CLEVELAND - Pet owners in Northeast Ohio have a lot to worry about during the winter months when it comes to protecting their four-legged friends.

But now there are new concerns.

DEADLY CLEANING SOLUTION POST

Right now there's a post floating around Facebook claiming the liquid solution used with the popular Swiffer WetJet is killing dogs and cats.

The post has more than 700,000 shares with more than 13,000 comments.

But a local veterinarian said the post is false.

The picture posted claims that a 5-year-old German Shepherd died after the solution was used inside the dog's home. It said the solution caused the dog to have liver failure eventually leading to its death.

But Dr. Beth Malinich, a veterinarian at the Animal Hospital of Fairview, said this post is a myth.

It was actually debunked about five years ago by snopes.com but five years ago there weren't nearly as many people on Facebook.

"The post said it causes liver failure but if it was an antifreeze product it would cause kidney failure," Dr. Malinich said. "So right away it alerts you to it's not very true."

Dr. Malinich said toxins are weight based. So the more an animal weighs the more toxin it would take to cause any harm.

"So a pet walking across a wet floor is very unlikely to be exposed to enough toxin of almost anything to become ill from it. Especially once it's dried," she said.

Vets said if you see posts like this and you don't know whether it's true or false, call your local veterinarian and ask questions.

DOG FLU

Another concern among dog owners is the widespread flu affecting dogs.

The CDC officially declared the flu outbreak an epidemic for the United States.

But have you noticed your dog sneezing or coughing, too?
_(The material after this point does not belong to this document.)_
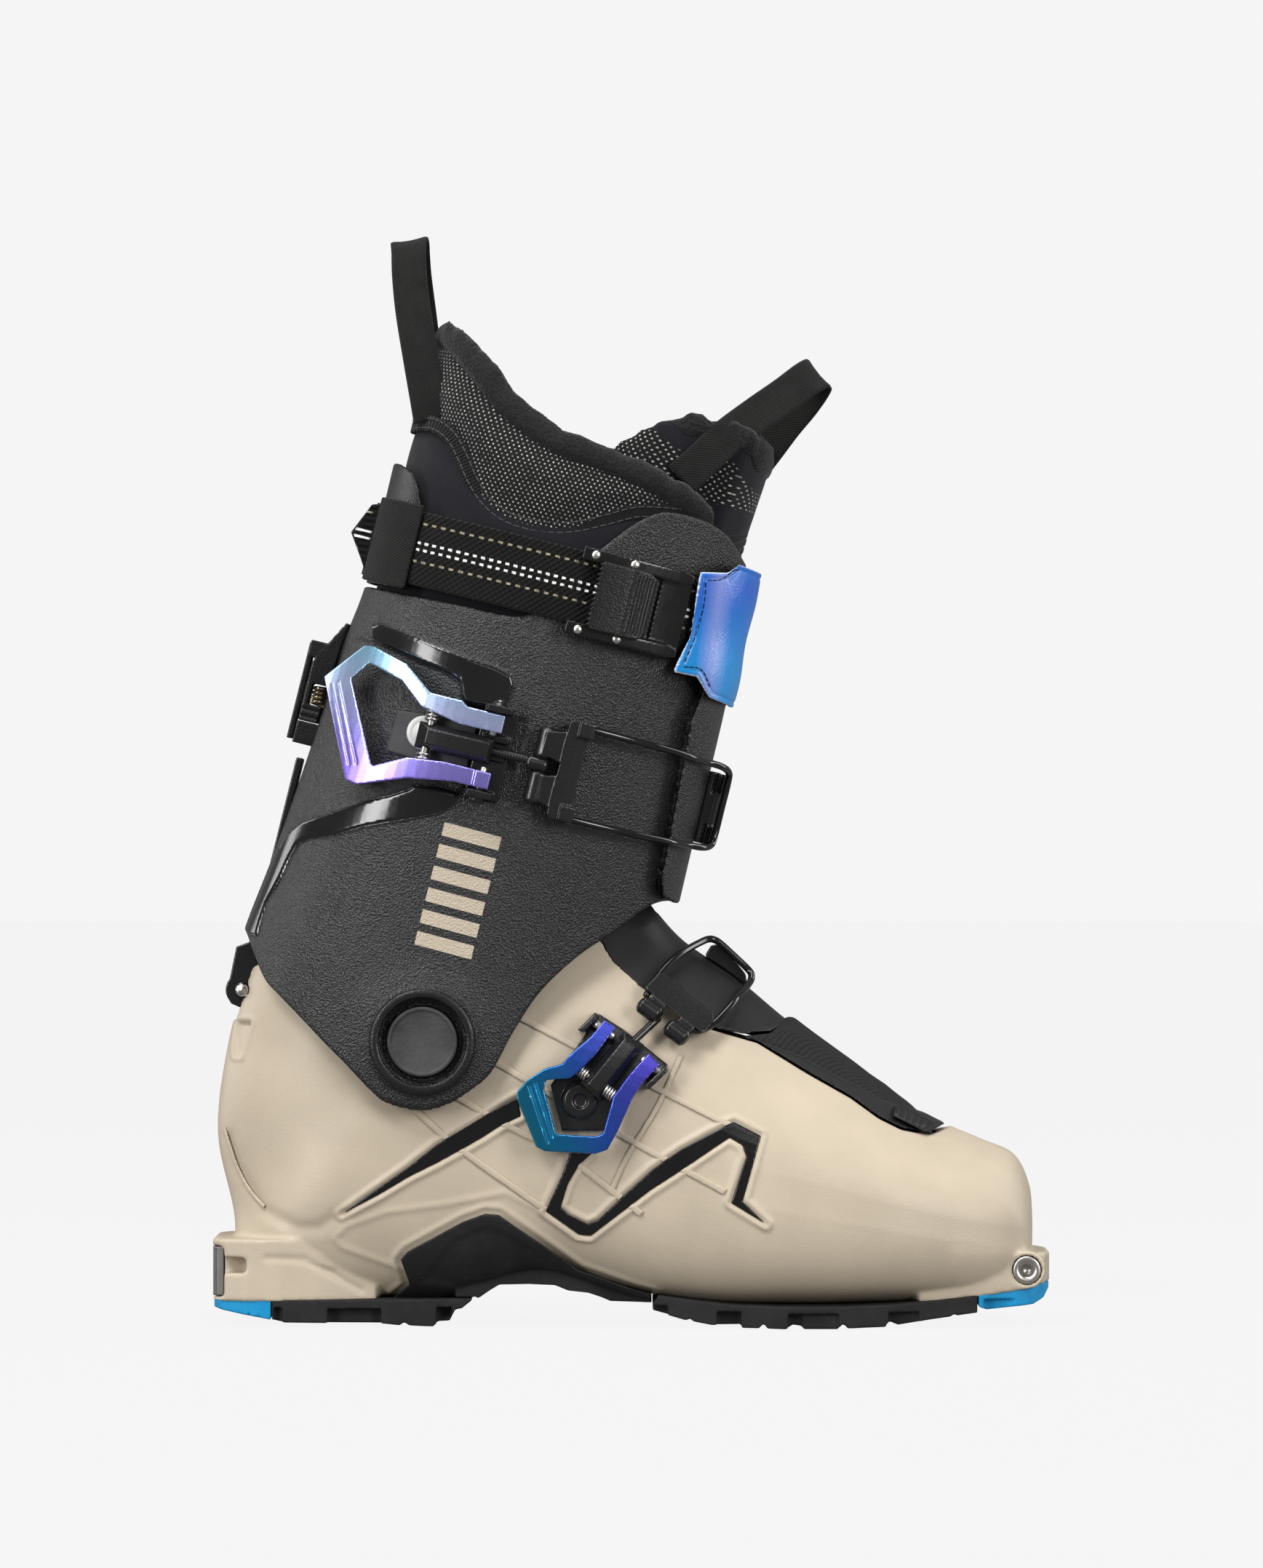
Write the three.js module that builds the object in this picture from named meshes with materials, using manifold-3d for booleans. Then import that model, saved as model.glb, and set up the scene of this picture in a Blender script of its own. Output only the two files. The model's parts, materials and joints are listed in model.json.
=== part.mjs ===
// A ski-touring boot for the right foot: hinged cuff over a lower shell, removable liner, two lever
// buckles, a power strap with a cam buckle, a rear ski-walk lock and metal fittings for pin bindings.
// Millimetres, +X to the toe, +Y to the inner side of the foot, +Z up. Parts are laid out from the back
// of the heel (x = 0) on the ground (z = 0), and the whole boot is then shifted to the middle of its sole.
import * as THREE from 'three';
import { mergeVertices } from 'three/addons/utils/BufferGeometryUtils.js';
import Module from 'manifold-3d';

const wasm = await Module();
wasm.setup();

// ---------- driving dimensions ----------
const SOLE_LENGTH = 297;
const SIDE_SHIFT = 3.5; // moves the boot sideways so that its bounding box is centred
const LEAN = THREE.MathUtils.degToRad(14); // forward lean of the leg
const PIVOT = { x: 75, z: 101.5 }; // ankle hinge of the cuff
const SHELL_WALL = 4.5;
const CUFF_WALL = 3.4;
const FLAP_WALL = 3;
const LINER_WALL = 5;
const GAP = 0.35; // air between neighbouring pieces
const FINENESS = 0.05; // facets flatter than this are merged

// ---------- materials ----------
function paint(color, roughness, metalness = 0) {
  return new THREE.MeshStandardMaterial({ color, roughness, metalness });
}
const SAND_PLASTIC = paint(0xc9b79f, 0.5);
const BLACK_PLASTIC = paint(0x262423, 0.5);
const GREY_PLASTIC = paint(0x3a393a, 0.55);
const BLACK_RUBBER = paint(0x222223, 0.85);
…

He or she may have the dog flu.

Dr. Malinich said a new strain of the canine influenza is spreading throughout the country, including Ohio. 

"We have not seen a case in our office, however, there are reported cases in the Columbus area," she said.

Dr. Malinich said the problem began in Florida and surrounding states. Then began spreading to other states when thousands of people and animals were forced to evacuate during Hurricane Erma.

The problem here is that dogs can be highly contagious even before they show symptoms of the dog flu.

The good news though - the dog flu is not contagious to humans and vice versa. 

"Flu viruses are known to mutate, however the human virus that is going around right now, to the best of my knowledge, has not mutated into a canine flu," Dr. Malinich said.

In addition to this type of dog flu, there's an older strain of the canine flu that's been around for several years. 

Dr. Malinich recommends dogs get vaccinated for both strains. Especially dogs who go to daycare centers, the dog park or other places where they're exposed to other canines.